Moreover, reckless government spending has been largely curbed due to monitoring by opposition parties, news coverage by media outlets and timely estimates of public opinion. The Japanese people are quite rational about the Olympics. For over a year, they were asked whether they think the Tokyo Olympic Games should be held as scheduled, further postponed or outright canceled. Public opinion has been largely divided amid a flurry of changes in the results. Many Japanese people believe that the government should allocate more human and financial resources to combat Covid-19, rather than host the Olympics.

In some host countries, major international sporting events such as the Olympic Games have long been seen as an essential driving force of economic growth. However, a growing economy calls for increased demands on venues, event management and logistics, resulting in rising economic costs — a factor that no country can afford to ignore.

The truth is, long before Covid-19 was on the radar, economic rationality had become a concern for many countries in their bidding to host major international sporting events and during the events, especially for the Olympics. For example, Boston’s bid for the 2024 Games was withdrawn to avoid cost overruns. Paris and Los Angeles, two cities that competed in the bidding for the 2024 Games, both declared that they would not bid for the Olympics again if they failed that time. The International Olympic Committee (IOC) was left with no choice but to announce that Paris and Los Angeles would host the Olympic Games in 2024 and 2028 respectively. With a shrinking number of states interested in playing host, the IOC has been forced to advance reforms, such as allowing multiple cities and countries to host the Games, and relaxing requirements on sports facilities. It can be expected that economic rationality will begin to play a leading role in organizing global sporting events.

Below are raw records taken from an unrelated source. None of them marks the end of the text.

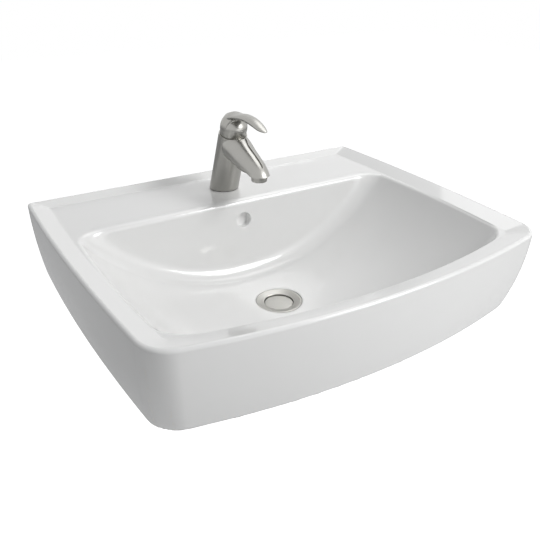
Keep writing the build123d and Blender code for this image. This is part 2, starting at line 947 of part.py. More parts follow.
# Aerator
aerator_plane = Plane(origin=(0, lip_y, lip_z), x_dir=(1, 0, 0), z_dir=(0, -1, 0))
aerator_axis = Axis((0, lip_y, lip_z), (0, 0, 1))
with BuildPart() as aerator_housing:
    add(
        ring_shape(
            (
                (aerator_bore_r, -aerator_height),
                (aerator_low_r - 0.6, -aerator_height),
                (aerator_low_r, 0.6 - aerator_height),
                (aerator_r, 0),
                (aerator_thread_r, 0),
                (aerator_thread_r, aerator_thread),
                (aerator_bore_r, aerator_thread),
            ),
            aerator_plane,
            aerator_axis,
        )
    )
save(aerator_housing, "aerator_housing")

with BuildPart() as aerator_insert:
    with BuildSketch(Plane.XY.offset(lip_z - aerator_height + 0.8)):
        with Locations((0, lip_y)):
            Circle(aerator_bore_r)
            with PolarLocations(0.38 * aerator_bore_r, 6):
                Circle(insert_hole_r, mode=Mode.SUBTRACT)
            with PolarLocations(0.76 * aerator_bore_r, 12):
                Circle(insert_hole_r, mode=Mode.SUBTRACT)
    extrude(amount=aerator_height - 1.6)
save(aerator_insert, "aerator_insert")

with BuildPart() as aerator_washer_ring:
    with BuildSketch(Plane.XY.offset(lip_z + aerator_thread)):
        with Locations((0, lip_y)):
            Circle(aerator_thread_r)
            Circle(aerator_bore_r - 1.5, mode=Mode.SUBTRACT)
    extrude(amount=aerator_washer)
save(aerator_washer_ring, "aerator_washer")

# Cartridge
ports = ((-port_x, port_back), (port_x, port_back), (0, -port_front))
base_low = cartridge_floor
seal_height = 1.4
seal_gap = 1.6
with BuildPart() as cartridge_base:
    add(ring_cylinder(cartridge_r, base_low, base_low + base_plate))
    add(ring_cylinder(bore_r - running_gap, base_low, fixed_disc_low))
    for x, back in ports:
        add(ring_cylinder(port_r, base_low - 1, fixed_disc_low + 1, x, back), mode=Mode.SUBTRACT)
        add(
            ring_cylinder(port_r + seal_gap, base_low, base_low + seal_height, x, back),
            mode=Mode.SUBTRACT,
        )
save(cartridge_base, "cartridge_base")

with BuildPart() as port_seals:
    for x, back in ports:
        add(ring_cylinder(port_r + seal_gap, base_low, base_low + seal_height, x, back))
        add(
            ring_cylinder(port_r, base_low - 1, base_low + seal_height + 1, x, back),
            mode=Mode.SUBTRACT,
        )
save(port_seals, "port_seals")

housing_low = base_low + base_plate
with BuildPart() as cartridge_housing:
    add(
        ring_turned(
            (bore_r, housing_low),
            (cartridge_r, housing_low),
            (cartridge_r, nut_pocket_floor),
            (neck_r, nut_pocket_floor),
            (neck_r, neck_top),
            (neck_bore_r, neck_top),
            (neck_bore_r, neck_lip_low),
            (bore_r, neck_lip_low),
        )
    )
save(cartridge_housing, "cartridge_housing")

with BuildPart() as cartridge_nut:
    nut_out_r = nut_pocket_r - running_gap
    add(
        ring_turned(
            (neck_r + running_gap, nut_pocket_floor),
            (nut_out_r, nut_pocket_floor),
            (nut_out_r, cartridge_nut_top),
            (neck_r + running_gap, cartridge_nut_top),
        )
    )
    with BuildSketch(ring_plane.offset(cartridge_nut_top)):
        with PolarLocations(nut_out_r, 6):
            Rectangle(nut_notch, nut_notch)
    extrude(amount=-nut_notch / 2, mode=Mode.SUBTRACT)
save(cartridge_nut, "cartridge_nut")

with BuildPart() as fixed_disc:
    add(ring_cylinder(bore_r - running_gap, fixed_disc_low, moving_disc_low))
    for x, back in ports:
        add(
            ring_cylinder(port_r, fixed_disc_low - 1, moving_disc_low + 1, x, back),
            mode=Mode.SUBTRACT,
        )
save(fixed_disc, "fixed_disc")

with BuildPart() as moving_disc:
    add(ring_cylinder(disc_r, moving_disc_low, carrier_low, 0, disc_shift))
    add(
        ring_cylinder(disc_r - 3, moving_disc_low - 1, moving_disc_low + 2, 0, disc_shift),
        mode=Mode.SUBTRACT,
    )
save(moving_disc, "moving_disc")

with BuildPart() as disc_carrier:
    add(ring_cylinder(disc_r, carrier_low, carrier_top, 0, disc_shift))
    add(ring_cylinder(socket_r, carrier_low + 0.2, carrier_top + 1), mode=Mode.SUBTRACT)
save(disc_carrier, "disc_carrier")

slot_mid = (guide_slot_back - guide_slot_front) / 2
slot_length = guide_slot_back + guide_slot_front
with BuildPart() as spindle_guide:
    add(ring_cylinder(bore_r - running_gap, guide_low, neck_lip_low - running_gap))
    add(ring_cylinder(neck_bore_r - running_gap, guide_low, guide_top))
    with BuildSketch(ring_plane.offset(guide_low - 1)):
        with Locations((0, slot_mid)):
            Rectangle(guide_slot_width, slot_length)
    extrude(amount=guide_top - guide_low + 2, mode=Mode.SUBTRACT)
    add(
        rod(pivot - Vector(bore_r, 0, 0), pivot + Vector(bore_r, 0, 0), pin_r),
        mode=Mode.SUBTRACT,
    )
save(spindle_guide, "spindle_guide")

with BuildPart() as pivot_pin:
    pin_half = neck_bore_r - 0.8
    add(rod(pivot - Vector(pin_half, 0, 0), pivot + Vector(pin_half, 0, 0), pin_r))
save(pivot_pin, "pivot_pin")

with BuildPart() as spindle:
    shank_low = -5.0
    with BuildSketch(ring_plane.offset(shank_low)):
        Rectangle(spindle_width, spindle_length)
    extrude(amount=handle_post_low - 1 - shank_low)
    with BuildSketch(ring_plane.offset(handle_post_low - 1)):
        Rectangle(spindle_square, spindle_square)
    extrude(amount=spindle_top - handle_post_low + 1)
    add(ring_cylinder(0.7 * ball_r, pivot_h - ball_drop, shank_low))
    with Locations(at_ring(0, 0, pivot_h - ball_drop)):
        Sphere(ball_r)
    add(
        rod(
            pivot - Vector(spindle_width, 0, 0),
            pivot + Vector(spindle_width, 0, 0),
            pin_r + running_gap,
        ),
        mode=Mode.SUBTRACT,
    )
save(spindle, "spindle")

# what sweeps down past the ring as the lever tips up must stay on the sphere
with BuildPart() as sweep_trim:
    tip = math.radians(tilt_range)
    tip_up = ring_up * math.cos(tip) - ring_back * math.sin(tip)
    trim_plane = Plane(origin=pivot + tip_up * 1.0, x_dir=(1, 0, 0), z_dir=tip_up)
    with BuildSketch(trim_plane):
        Circle(3 * hood_r)
    extrude(amount=-3 * hood_r)
    with Locations(pivot):
        Sphere(hood_r + trim_gap, mode=Mode.SUBTRACT)

# Handle: a low dome in front, a high one behind, and the lever out of the high one
with BuildPart() as dome_low:
    with BuildSketch(ring_side):
        with BuildLine():
            skirt_drop = pivot_h - skirt_front_h + 1
            skirt_x = math.sqrt(hood_r**2 - skirt_drop**2)
            mid_drop = skirt_drop / 2
            Line((0, pivot_h - skirt_drop), (skirt_x, pivot_h - skirt_drop))
            ThreePointArc(
                (skirt_x, pivot_h - skirt_drop),
                (math.sqrt(hood_r**2 - mid_drop**2), pivot_h - mid_drop),
                (hood_r, pivot_h),
            )
            Spline(
                (hood_r, pivot_h),
                (hood_wide_r, hood_wide_h),
                tangents=((0, 1), (0, 1)),
            )
            EllipticalCenterArc(
                (0, hood_wide_h),
                hood_wide_r,
                hood_front_top_h - hood_wide_h,
                arc_size=90,
            )
            Line((0, hood_front_top_h), (0, pivot_h - skirt_drop))
        make_face()
    revolve(axis=ring_axis)
    add(sweep_trim, mode=Mode.SUBTRACT)

with BuildPart() as dome_high:
    with BuildSketch(ring_side):
        with BuildLine():
            EllipticalCenterArc(
                (0, hood_wide_h),
                hood_wide_r,
                hood_top_h - hood_wide_h,
                arc_size=90,
            )
            Line((0, hood_top_h), (0, hood_wide_h))
            Line((0, hood_wide_h), (hood_wide_r, hood_wide_h))
        make_face()
    revolve(axis=ring_axis)
    with BuildSketch(ring_plane):
        with Locations((0, slit_back - hood_wide_r)):
            Rectangle(4 * hood_wide_r, 2 * hood_wide_r)
    extrude(amount=2 * hood_top_h, mode=Mode.SUBTRACT)

with BuildPart() as lever_arm:
    for back, half, low, high in lever_sections:
        plane = Plane(origin=at_ring(0, back, 0), x_dir=(1, 0, 0), z_dir=-ring_back)
        with BuildSketch(plane):
            with Locations((0, (low + high) / 2)):
                Ellipse(half, (high - low) / 2)
    loft()

with BuildPart() as lever_handle:
    add(dome_low)
    add(dome_high)
    add(lever_arm)
    # the lower edge drops to the front
    with BuildSketch(ring_side):
        with BuildLine():
            reach = 2 * hood_r
            drop = (skirt_back_h - skirt_front_h) / (2 * hood_r)
            mid_h = (skirt_back_h + skirt_front_h) / 2
            Polyline(
                (-reach, mid_h - drop * reach),
                (reach, mid_h + drop * reach),
                (reach, -reach),
                (-reach, -reach),
                close=True,
            )
        make_face()
    extrude(amount=2 * hood_r, both=True, mode=Mode.SUBTRACT)
    with Locations(pivot):
        Sphere(hood_inner_r, mode=Mode.SUBTRACT)
    post_top = pivot_h + hood_inner_r - 1
    add(ring_cylinder(handle_post_r, handle_post_low, post_top + 2))
    with BuildSketch(ring_plane.offset(handle_post_low - 1)):
        Rectangle(spindle_square + 2 * running_gap, spindle_square + 2 * running_gap)
    extrude(amount=spindle_top - handle_post_low + 1, mode=Mode.SUBTRACT)
    # the grub screw's hole at the back
    grub_start = at_ring(0, spindle_square / 2, grub_h)
    add(
        rod(grub_start, at_ring(0, 2 * hood_r, grub_h), grub_r),
        mode=Mode.SUBTRACT,
    )
save(lever_handle, "lever_handle")

with BuildPart() as handle_grub_screw:
    add(rod(grub_start, at_ring(0, spindle_square / 2 + grub_length, grub_h), grub_r))
save(handle_grub_screw, "handle_grub_screw")

with BuildPart() as indicator_plug:
    plug_end = hood_wide_r - 1.2
    add(
        rod(
            at_ring(0, plug_end - indicator_length, grub_h),
            at_ring(0, plug_end, grub_h),
            grub_r,
        )
    )
save(indicator_plug, "indicator_plug")
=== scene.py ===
import json
import math

import bmesh
import bpy
import numpy as np
from mathutils import Matrix, Vector


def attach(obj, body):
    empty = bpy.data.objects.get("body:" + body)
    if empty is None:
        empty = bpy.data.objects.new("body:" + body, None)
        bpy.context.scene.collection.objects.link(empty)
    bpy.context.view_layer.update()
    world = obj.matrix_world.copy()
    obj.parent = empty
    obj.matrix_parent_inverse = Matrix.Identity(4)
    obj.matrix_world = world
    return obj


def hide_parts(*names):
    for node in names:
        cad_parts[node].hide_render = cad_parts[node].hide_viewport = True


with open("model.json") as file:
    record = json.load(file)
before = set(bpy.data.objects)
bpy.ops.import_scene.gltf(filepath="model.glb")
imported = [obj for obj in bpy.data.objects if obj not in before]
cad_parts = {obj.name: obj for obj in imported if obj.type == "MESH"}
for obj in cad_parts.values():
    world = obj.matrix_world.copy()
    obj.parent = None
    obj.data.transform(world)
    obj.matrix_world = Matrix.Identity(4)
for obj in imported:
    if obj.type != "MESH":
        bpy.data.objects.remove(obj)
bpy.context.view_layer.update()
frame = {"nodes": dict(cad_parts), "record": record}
mm = 0.001

# What a user would change on the ceramic, in millimetres, the same as the solid's
cast = {
    "rimZ": 75.0,
    "deckZ": 66.0,
    "floorZ": -64.0,
    "backHalf": 300.0,  # half the width at the wall
    "frontHalf": 288.7,  # and at the front corners
    "cornerDeep": 461.6,  # from the wall to the front corners
    "frontBow": 35.1,
    "sideBow": 8.0,
    "wasteY": -242.3,
    "apronDeep": 122.0,
    "sideApronR": 680.0,
    "frontApronR": 310.0,
    "cornerShare": 0.8,
    "footRound": 3.5,
    "rimRound": 4.0,
    "bandSide": 29.0,
    "bandFront": 30.0,
    "bandBack": 15.0,
    "rimLand": 4.6,
    "troughR": 344.0,
    "troughLongR": 1500.0,
    "bowlBackY": -134.0,
    "bowlFillet": 27.0,
    "edgeRound": 3.0,
    "deckRoll": 9.0,
    "seatR": 36.6,
    "overflowZ": 31.7,
    "overflowR": 12.3,
    "mouthRound": 3.2,
}


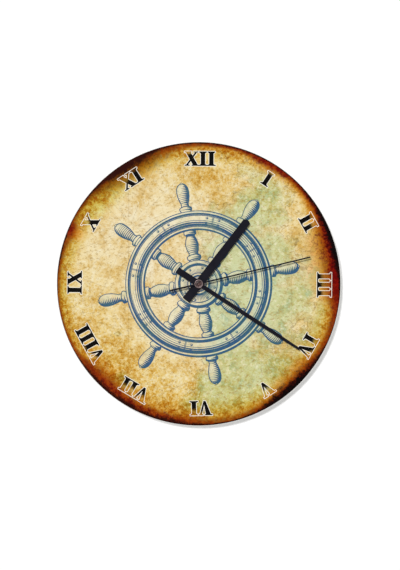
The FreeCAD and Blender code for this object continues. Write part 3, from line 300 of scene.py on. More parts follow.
@dataclass
class Effects:
    """Shader node groups that more than one finish uses, each built when first asked for."""

    # Height of the shore line in the land's noise; right, up and number of lines of each point
    # that course lines run out from
    shore_level: float = 0.515
    course_points: tuple[tuple[float, float, float], ...] = (
        (-74.0, 58.0, 16.0), (66.0, -72.0, 16.0), (98.0, 62.0, 8.0))
    # Radius at which the burns start, and the most that they reach inwards
    burnt_edge: float = 149.4
    deepest: float = 40.0
    # Depth of the black, the red and the amber rim at the hours of the dial
    black_rim: Hours = field(default_factory=lambda: {
        6: 2.4, 6.5: 3.6, 7: 4.0, 7.5: 3.8, 8: 0.8, 8.5: 0.5, 9: 0.6, 9.5: 1.7, 10: 0.8, 10.5: 3.0,
        11: 9.5, 11.5: 2.4, 12: 1.3, 0.6: 1.6, 1: 1.1, 1.5: 1.7, 2: 4.9, 2.5: 7.2, 3: 1.8,
        3.5: 0.6, 4: 2.4, 4.5: 8.6, 5: 5.0, 5.5: 1.3})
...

For China, as an emerging economy, a focus on economic rationality in hosting major sporting events is not merely a principle on paper, but is also becoming a reality. Soon after the Tokyo Olympics, another mega-event, the Beijing 2022 Winter Olympic and Paralympic Games, is scheduled to begin in just six months. For this Winter Games, China will stick to the principles of simplicity, safety and excellence. Among these, the top priority is simplicity, which can be interpreted as simple and thrifty. Simplicity is reflected throughout the design and construction of the venues, as well as the human and financial resources put in and the organization of the Games.

Advocating economic rationality in organizing events does not mean ignoring sports or cutting back on investment, as that would result in poorly organized events that look cheap. Instead, the goal is to bring sports back to basics — staying healthy, having fun and never giving up — without being tainted by other factors. Therefore, the citizens need to relax and learn to treat mega-events, including the Olympics and the World Cup, with a calm attitude; and the government should make decisions based on economic rationality when they consider bidding to host such events.
As the shadow of Covid-19 lingers, the Tokyo Olympics will set an important example for the Beijing Winter Olympics, and we wish both of them success. The Chinese government should pay close attention to Japan and draw lessons from its experience in sporting event organization and pandemic control, which will put China in a stronger position to explore economic rationality. Such rational choices are essential to achieving the long-term healthy development of the domestic and global sports markets. Thus, economic rationality holds a mirror up to a country’s system and capacity for governance, and it is not difficult to see why.